Here is the query plan obtained with the EXPLAIN query:

+------------------------+
| QUERY PLAN             |
+------------------------+
| " * Produce {n, m}"    |
| " * Cartesian {m : n}" |
| " |\\ "                |
| " | * ScanAll (n)"     |
| " | * Once"            |
| " * ScanAll (m)"       |
| " * Once"              |
+------------------------+

Only the left branch from the Cartesian product will be cached. If the left branch produces too many records, Cartesian product can cause memory overhead. To avoid that, you can set --cartesian-product-enabled to false.

--query-cost-planner=true

This parameter turns the query cost planner on or off. The query cost planner is used to estimate the cost of the query execution, and it is an integral part of finding the optimal query plan. More complex queries will have multiple query plans that can yield semantically equivalent results. Based on the underlying cardinality of the data, the query cost planner will estimate the cost of the query execution and choose the optimal query plan. If the query cost planner is not working, the first viable plan will be used.

--query-max-plans=1000

This parameter sets the maximum number of query plans that can be generated for a single query. The query engine will generate multiple query plans for a single query, and the query cost planner will choose the optimal query plan. This is an upper limit on the number of query plans that can be generated for a single query.

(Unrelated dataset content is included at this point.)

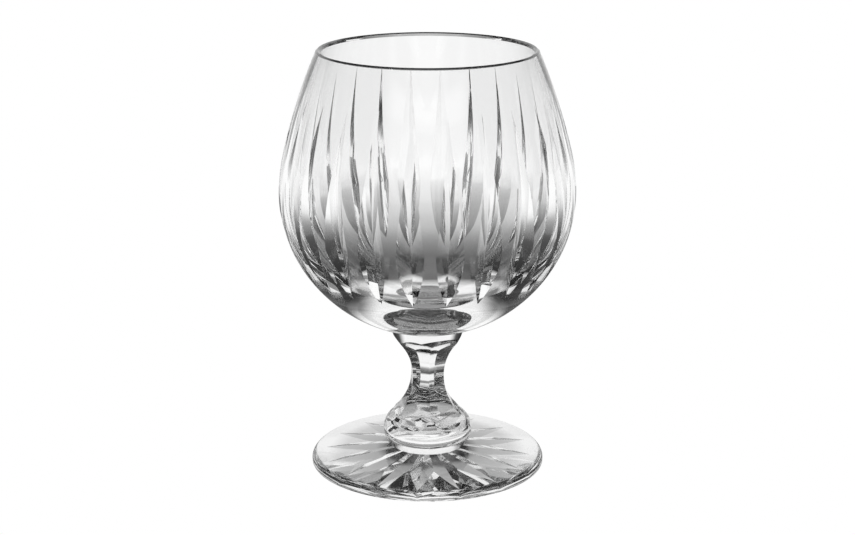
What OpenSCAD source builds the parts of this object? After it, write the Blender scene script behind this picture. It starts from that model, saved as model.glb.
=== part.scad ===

--query-plan-cache-max-size=1000

This parameter sets the maximum number of query plans that can be stored in the query plan cache. The query plan cache is used to store the query plans for later use, so they do not need to be recalculated for each query execution.

--query-vertex-count-to-expand-existing=10

Depending on the configuration in the graph, the query engine will decide to use regular Expand operator or indexed lookup ScanAllByLabel operator for a scenario where the number of nodes to expand is less than the query-vertex-count-to-expand-existing parameter.

--query-execution-timeout-sec=600

This parameter sets the maximum time in seconds that a query can run before it is terminated.